> [TASK OBJECTIVE]
Show all lines of the listing that hold the word "node".

> [INPUT ROWS]
________________________
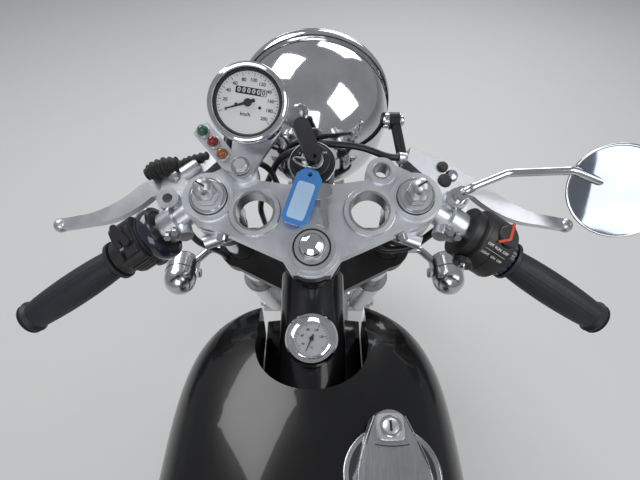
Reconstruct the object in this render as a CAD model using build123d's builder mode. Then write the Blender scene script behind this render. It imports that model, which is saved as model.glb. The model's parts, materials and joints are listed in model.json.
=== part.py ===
from build123d import *
import math
import os

os.makedirs("parts", exist_ok=True)

# A cafe racer motorcycle with an air-cooled single in a frame that carries its oil.
# Millimetres. +Y is forward, +X is the rider's right, +Z is up, the floor is Z = 0.
# It stands on its centre stand, with the front wheel on the floor and the rear wheel clear.

# Clearances
fit = 0.3
running_gap = 1.0

# Ground plan
wheelbase = 1410.0
rear_wheel_lift = 22.0

# Wheels and tyres
front_tyre_r = 316.0
front_tyre_half_width = 46.0
rear_tyre_r = 322.0
rear_tyre_half_width = 54.0
rim_seat_r = 229.0
rim_wall = 3.5
rim_flange_h = 9.0
spoke_r = 1.8
spoke_sets = 9
axle_r = 8.0

# Steering
rake = 27.7
fork_offset = 48.6
fork_length = 724.7
fork_spacing = 190.0
fork_tube_r = 17.5
slider_r = 24.0
slider_top = -410.0
axle_eye_half = 25.0
clamp_thickness = 22.0
lower_clamp_top = -195.0
lower_clamp_thickness = 30.0
lower_boss_r = 27.0
stem_r = 12.5
head_tube_r = 28.0
head_tube_bore = 22.0

# Frame
tube_r = 14.0
backbone_r = 31.0
cradle_half_width = 100.0
rail_half_width = 98.0
pivot_y = -190.0
pivot_z = 345.0
stand_pivot_y = -222.0
stand_pivot_z = 240.0
stand_plate_x = 86.0
side_stand_root = Vector(-100, 40, 212)
side_stand_out = Vector(-0.852, 0.085, 0.516)
side_stand_lug = 27.0
side_stand_eye = 20.0
side_stand_pin_r = 6.0

# Engine
bore_tilt = 8.0
fin_count = 11
fin_thickness = 3.2
fin_pitch = 9.5
barrel_r = 58.0

# Rear guard and seat rails
rear_guard_gap = 42.0
guard_rise = 8.0
guard_wall = 2.0
rail_clearance = 18.0

# Worked out from the sizes above
front_axle = Vector(0, wheelbase / 2, front_tyre_r)
rear_axle = Vector(0, -wheelbase / 2, rear_tyre_r + rear_wheel_lift)
steer_up = Vector(0, -math.sin(math.radians(rake)), math.cos(math.radians(rake)))
steer_forward = Vector(0, math.cos(math.radians(rake)), math.sin(math.radians(rake)))
stem_top = front_axle - steer_forward * fork_offset + steer_up * fork_length
stem = Plane(origin=stem_top, x_dir=(1, 0, 0), z_dir=steer_up)
fork_x = fork_spacing / 2
rear_guard_r = rear_tyre_r + rear_guard_gap
rail_z = rear_axle.Z + rear_guard_r + guard_rise + guard_wall + rail_clearance


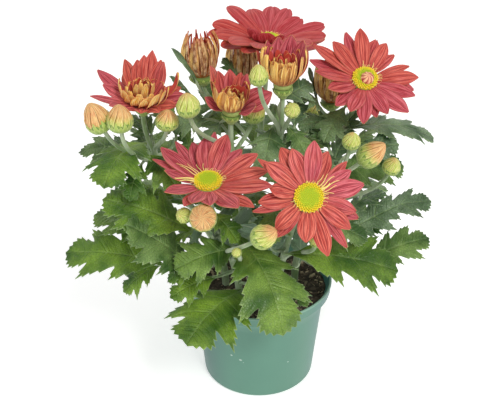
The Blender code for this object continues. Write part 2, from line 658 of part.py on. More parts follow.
def soil():
    """The potting mix: it fills the pot, is lumpy on top, and has a plain hole for each stem."""
    step = POT_HEIGHT - POT_RIM_HEIGHT
    wall = POT_WALL + GAP
    rows = [
        (0, POT_FLOOR + GAP), (POT_BASE_RADIUS - wall, POT_FLOOR + GAP), (POT_WALL_TOP_RADIUS - wall, step - 0.6),
        (POT_RIM_RADIUS - 1.3 - wall, SOIL_TOP + 1.0), (38.0, SOIL_TOP), (24.0, SOIL_TOP), (10.0, SOIL_TOP),
        (0, SOIL_TOP + 0.5),
    ]
    points, faces = turned(rows, SOIL_SIDES)
    for i, point in enumerate(points):
        if point[2] > SOIL_TOP - 0.1 and math.hypot(point[0], point[1]) < 45:
            point[2] += SOIL_LUMP * sway(3.0, i)
    body = add_solid("soil", points, faces)
    body.data.materials.append(material("soil_brown", SOIL_BROWN, 0.95))
    for foot, _ in STEMS.values():
        clear = (STEM_RADIUS + GAP) / math.cos(math.pi / HOLE_SIDES)
        bore(body, "stem_hole", foot, clear, STEM_FOOT - GAP, SOIL_TOP + 6.0, HOLE_SIDES)


def bore(body, name, middle, radius, low, high, sides):
    """A plain round hole in a body."""
    points, faces = turned([(0, low), (radius, low), (radius, high), (0, high)], sides)
    cutter = add_solid(name, points + vec((middle[0], middle[1], 0)), faces)
    cutter.hide_render = True
    cutter.display_type = "WIRE"
    cut = body.modifiers.new(name, "BOOLEAN")
    cut.operation = "DIFFERENCE"
    cut.object = cutter
    cut.solver = "EXACT"


def shade_round(body):
    """Smooth shading with the real edges kept sharp."""
    body.data.shade_smooth()
    body.data.set_sharp_from_angle(angle=math.radians(35))


for old in list(bpy.data.objects):
    bpy.data.objects.remove(old)
pot()
soil()
for stem_name in STEMS:
    leafy_stem(stem_name)
for bloom_name, (_, *bloom_row) in OPEN_BLOOMS.items():
    open_bloom(bloom_name, *bloom_row)
for bloom_name, (_, *bloom_row) in CUPPED_BLOOMS.items():
    cupped_bloom(bloom_name, *bloom_row)
for head_name, (_, *head_row) in BRUSH_HEADS.items():
    brush_head(head_name, *head_row)
for bud_name, (_, *bud_row) in BUDS.items():
    bud(bud_name, *bud_row)
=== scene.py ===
"""The looks of a pot chrysanthemum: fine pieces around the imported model, finishes, light and camera.

Lengths in the tables are millimetres. Every finished piece is written in metres in the model's own frame.
"""
import math

import bpy
import numpy as np
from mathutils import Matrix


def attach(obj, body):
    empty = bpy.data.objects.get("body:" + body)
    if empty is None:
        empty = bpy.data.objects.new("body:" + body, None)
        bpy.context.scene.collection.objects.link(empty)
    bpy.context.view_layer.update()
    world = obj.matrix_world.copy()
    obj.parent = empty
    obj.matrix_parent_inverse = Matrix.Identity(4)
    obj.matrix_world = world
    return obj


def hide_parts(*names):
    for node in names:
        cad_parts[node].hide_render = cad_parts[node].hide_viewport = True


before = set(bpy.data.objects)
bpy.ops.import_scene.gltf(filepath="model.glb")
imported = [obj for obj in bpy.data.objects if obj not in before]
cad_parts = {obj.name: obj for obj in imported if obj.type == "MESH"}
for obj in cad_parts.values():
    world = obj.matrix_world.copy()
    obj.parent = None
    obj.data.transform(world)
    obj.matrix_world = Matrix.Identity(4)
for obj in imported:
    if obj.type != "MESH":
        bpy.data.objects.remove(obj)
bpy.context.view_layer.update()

# The pot
# A thin nursery pot, injection moulded in green polypropylene: a tapered wall, a band below its lip and
# four drain holes in the floor. The skin is satin, with a few pale rubs low on the front.
MM = 0.001
POT_HEIGHT = 78.0
POT_BASE_RADIUS = 40.9
POT_WALL_TOP_RADIUS = 47.6
POT_RIM_RADIUS = 52.5
POT_RIM_HEIGHT = 9.0
POT_WALL = 1.6
POT_FLOOR = 2.0
POT_SIDES = 144
DRAIN_COUNT = 4
DRAIN_RADIUS = 5.0
DRAIN_CIRCLE = 25.0
DRAIN_SIDES = 32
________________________
> [RESPONSE TO THE TASK]
    for node in names:
        cad_parts[node].hide_render = cad_parts[node].hide_viewport = True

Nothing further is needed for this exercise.